We did, however, underestimate the crowds and crowds of tourists that would gather there that weekend, the first after the tree-lighting ceremony. It was absolute mayhem. Mayhem even for a single person, let alone Mike and me with our giant SUV of a stroller. By the time we got to the tree for a snapshot,
Dec 2: Watch The Grinch with Uncle Joe.
This one was kind of an unexpected surprise. My friend, Lea, who I met when Mike was stationed at Ft. Bragg in North Carolina, was in the city for work and asked if she could treat me to a girls’ day of a Broadway show and lunch. Yes! Yes! Yes! She’s truly amazing–amazing in the way that, when Cam was born, she let us stay with her for two weeks–while Cam screamed with colic the ENTIRE time–and then when Mike deployed, flew back to Kansas with me just so I wouldn’t have to fly alone with my newborn baby. She’s another amazingly giving person, and another who has seen me at my worst (think post-labor, exhausted, engorged me, sprawled out on her couch at 6 am letting my cracked, sore, bleeding nipples air out. I know, I know–TMI–but you get my drift).
Our day in midtown was fabulous
Dec 3: Go to the Swedish Cottage Marionette Theatre to watch the Three Bears’ Holiday Bash.
The theatre is an adorable, cozy little cottage situated in Central Park around 80th street that presents seasonal plays.
This particular one was a 45-minute show, and Cam devoured every. minute. of it. I learned a thing or two as well. It drew from The Night Before Christmas and focused on the idea that Christmas isn’t just about giving, it’s about FORgiving. It explained the traditions of Hanukkah, such as the lighting of the Menorah, the fried foods that are typically eaten, and the dreidel. Finally, it drew from Kwanzaa, a holiday about which I knew nothing before seeing the show. It’s pretty awesome, if you ask me, and is centered around seven guiding principles: togetherness and harmony, self-determination, accountability and reliability, cooperative economics, purpose, creativity, and hope. An event like this is one of the greatest aspects of NYC in my mind. I love that my kids are able to be immersed and educated in so many different kinds of cultural traditions, even if they’re not ones in which we participate. Their being able to empathize with and respect people and views different from their own is probably the most important value I think they can learn.
Dec 4: Go to a holiday benefit for a good cause.
I didn’t do anything holiday-related with the kids this day. It was a rare 60 degrees, so we just spent the afternoon playing at our beloved Central Park.

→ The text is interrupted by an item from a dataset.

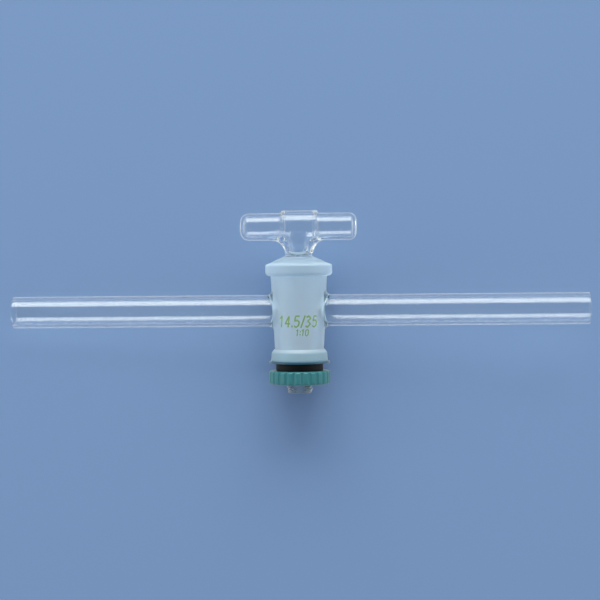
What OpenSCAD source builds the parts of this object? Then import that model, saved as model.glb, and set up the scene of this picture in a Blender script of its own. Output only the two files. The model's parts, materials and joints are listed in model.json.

That evening, however, my lovely sister-in-law invited me to the Housing Works Bookstore Cafe’s Gin Mingle. Housing Works is a non-profit organization that fights AIDS and homelessness through advocacy and a variety of services, and their bookstore cafe is run almost entirely by volunteers, all of its merchandise is donated, and 100% of its profits goes to Housing Works. Pretty. Freaking. Sweet. $20 and a gently used book bought me a fun fun night of dancing, gin, and good company, and contributed to an incredible cause. This is what the season is all about, right?
And I just love the quirky candor of literary types. While standing outside the bookstore waiting for Britt to arrive, I chatted with a British history writer who focuses on Winston Churchill and who knows a crazy-scary amount of info on Kansas and college football. When greeting a friend who walked up to the door, he asked what she had been up to lately. “Just working for Yahoo News,” she replied, to which he responded, “Well that sure pays the bills!” I loved her follow-up to that. “And nourishes the soul,” she said, and dramatically entered the door.
Dec 5: Eat popcorn and read Christmas books.
After a late night at Gin Mingle and an early morning with two relentlessly early-risers,
it was a day to just hang out and enjoy each other’s company. Mike’s oldest brother (Uncle Tim) brought over one of those giant holiday popcorn tins the night before, so it was the perfect day to snack on it with the babies, snuggle, and read stories together.
It was a day in which I was able to be present with them–to not worry about cleaning the house or what activity we would do next–a day to just love on them and watch them. I’ve really been working on taking time to cherish these moments with my two beautiful babies–who are growing ridiculously fast. To steal a line from Puddles, I’ve been making an effort “to take [these moments] and put them in my pocket and keep them forever.”